Aberdeen Investments has today published new analysis setting out how upcoming reforms to the Solvency II long‑term equity investment (LTEI) framework could materially reshape insurers’ approach to equity allocation, capital efficiency and investment in the real economy while improving long-term returns to clients. Crucially, it’s all in the implementation, and Aberdeen Investments sets out recommendations on how the objectives can be delivered on.
In a new report exploring the opportunity for insurers from the revised LTEI framework, Aberdeen believes that the changes due to come into force in January 2027 represent one of the most significant opportunities in years for European insurers to increase equity exposure across both public and private markets, while maintaining strict balance sheet discipline and regulatory compliance.
James Budenberg, Senior Director – Strategic Insurance Group, at Aberdeen Investments, says:
“Solvency II has historically made equities an expensive proposition for insurers, even where the investment case was compelling.
“The revised long‑term equity framework marks a decisive shift, recognising insurers’ ability to act as genuinely long‑term investors and giving them access to equity‑like returns at a capital cost comparable to long‑dated investment grade credit.
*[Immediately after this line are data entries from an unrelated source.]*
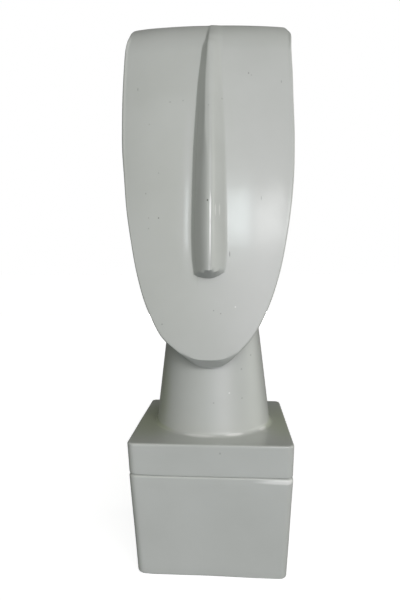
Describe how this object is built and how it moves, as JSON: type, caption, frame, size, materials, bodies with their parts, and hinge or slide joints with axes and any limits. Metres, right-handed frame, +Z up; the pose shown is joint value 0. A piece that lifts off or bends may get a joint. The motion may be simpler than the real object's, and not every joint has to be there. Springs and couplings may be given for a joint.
{
  "type": "abstract head sculpture",
  "caption": "Abstract head with a long wedge nose and no other features, leaning back on a round tapering neck over a square plinth, in pale grey glazed ceramic",
  "frame": {"origin": "centre of the plinth's underside, on the surface it stands on", "axes": "+Z up; the face looks along -Y; +X is to the right in the picture"},
  "size_m": [0.1968, 0.1744, 0.6222],
  "materials": {
    "glaze": "gloss"
  },
  "bodies": {
    "root": {"head_neck_and_cap": "glaze", "plinth_block": "glaze"}
  },
  "joints": []
}
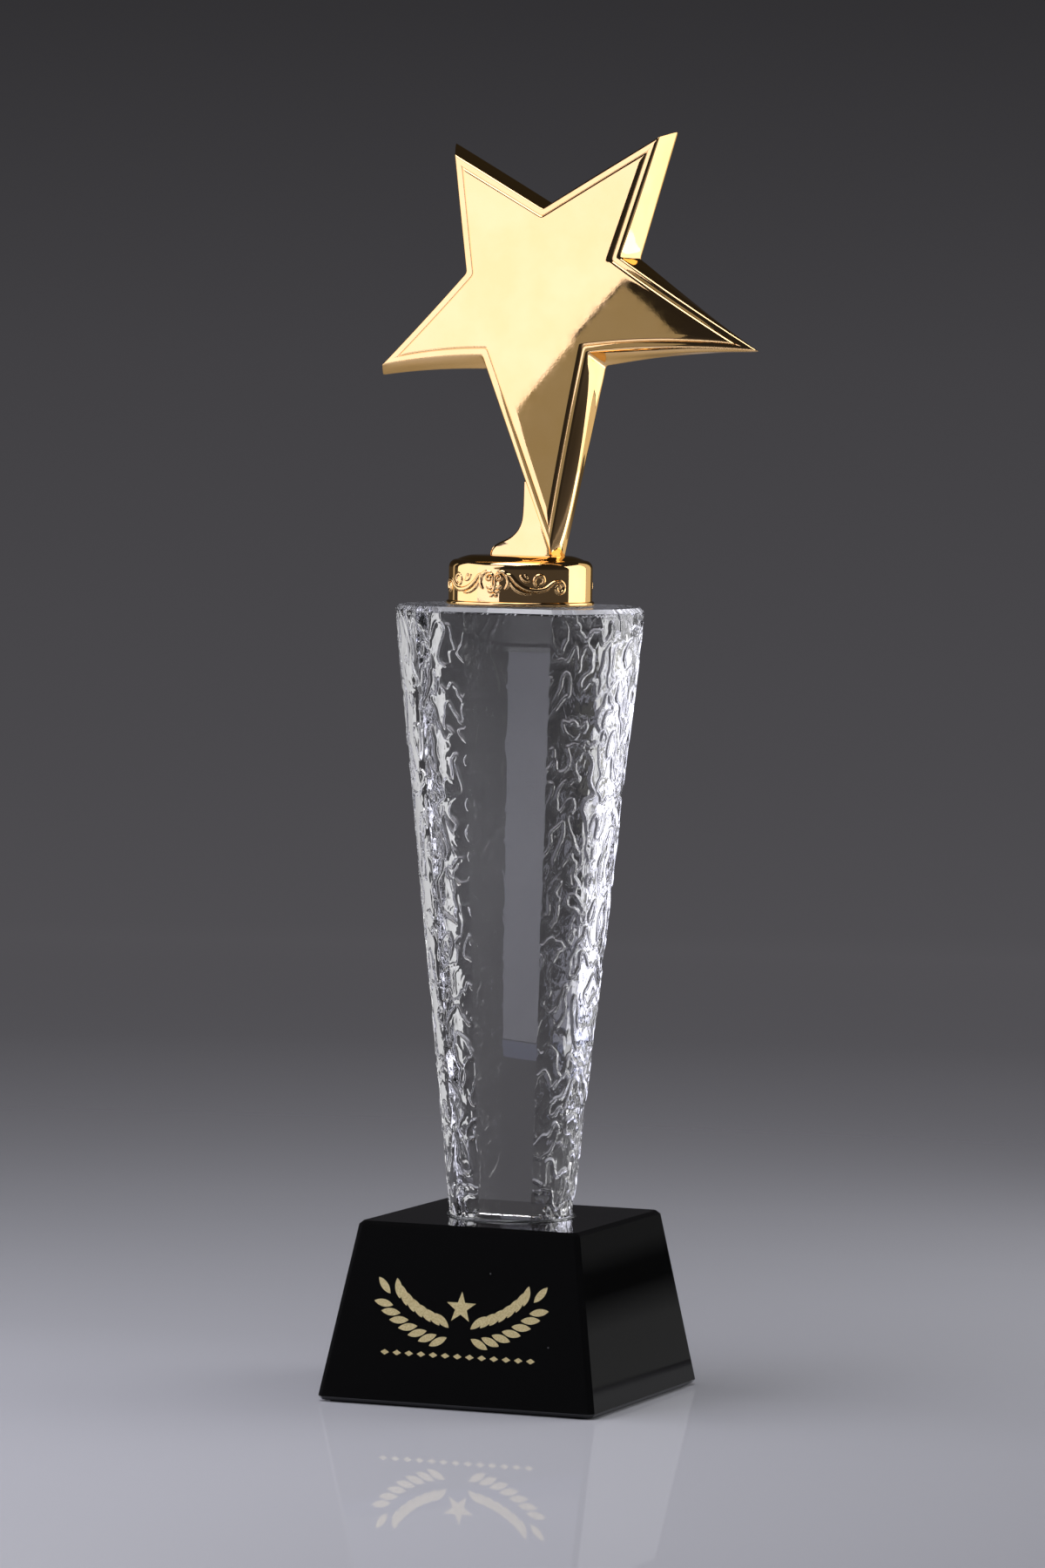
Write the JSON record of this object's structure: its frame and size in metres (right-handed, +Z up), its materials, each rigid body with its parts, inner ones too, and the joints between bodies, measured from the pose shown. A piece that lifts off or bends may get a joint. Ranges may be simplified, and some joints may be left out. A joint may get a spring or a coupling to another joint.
{
  "type": "crystal award",
  "caption": "Award with a black block base, a tapered clear column with textured flanks, a gold collar and a leaning gold star.",
  "frame": {"origin": "middle of the underside of the pad", "axes": "+Z up along the column's axis; -Y is the front, where the emblem and the star's face are; +X to the right as seen from the front"},
  "size_m": [0.1119, 0.0796, 0.3423],
  "materials": {
    "pad": "matt foam sheet",
    "black_crystal": "polished opaque black crystal",
    "gold_fill": "matt gold paint in a sandblasted pocket",
    "adhesive": "cured clear adhesive",
    "clear_crystal": "polished flats with chiselled flanks",
    "gold_plate": "polished gold plate",
    "steel": "zinc-plated"
  },
  "bodies": {
    "root": {"base_pad": "pad", "base_block": "black_crystal", "emblem_fill": "gold_fill", "foot_bond": "adhesive", "crystal_column": "clear_crystal", "collar_bond": "adhesive", "collar": "gold_plate", "star": "gold_plate", "fixing_washer": "steel", "fixing_screw": "steel"}
  },
  "joints": []
}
“These reforms have the potential to change strategic asset allocation across the sector, but the benefits will only be unlocked by portfolios that are deliberately structured, diversified and sized through an insurer-focused lens. Implemented well, this is the best opportunity for European insurers in years to increase equity exposure.”
The current path
Under the current Solvency II standard formula, insurers allocating to equities face market risk capital charges of around 39% to 49%, depending on classification. While this has not prevented insurers from holding equity exposure altogether, it has often made such allocations hard to justify when assessed on a return on capital basis compared with fixed income.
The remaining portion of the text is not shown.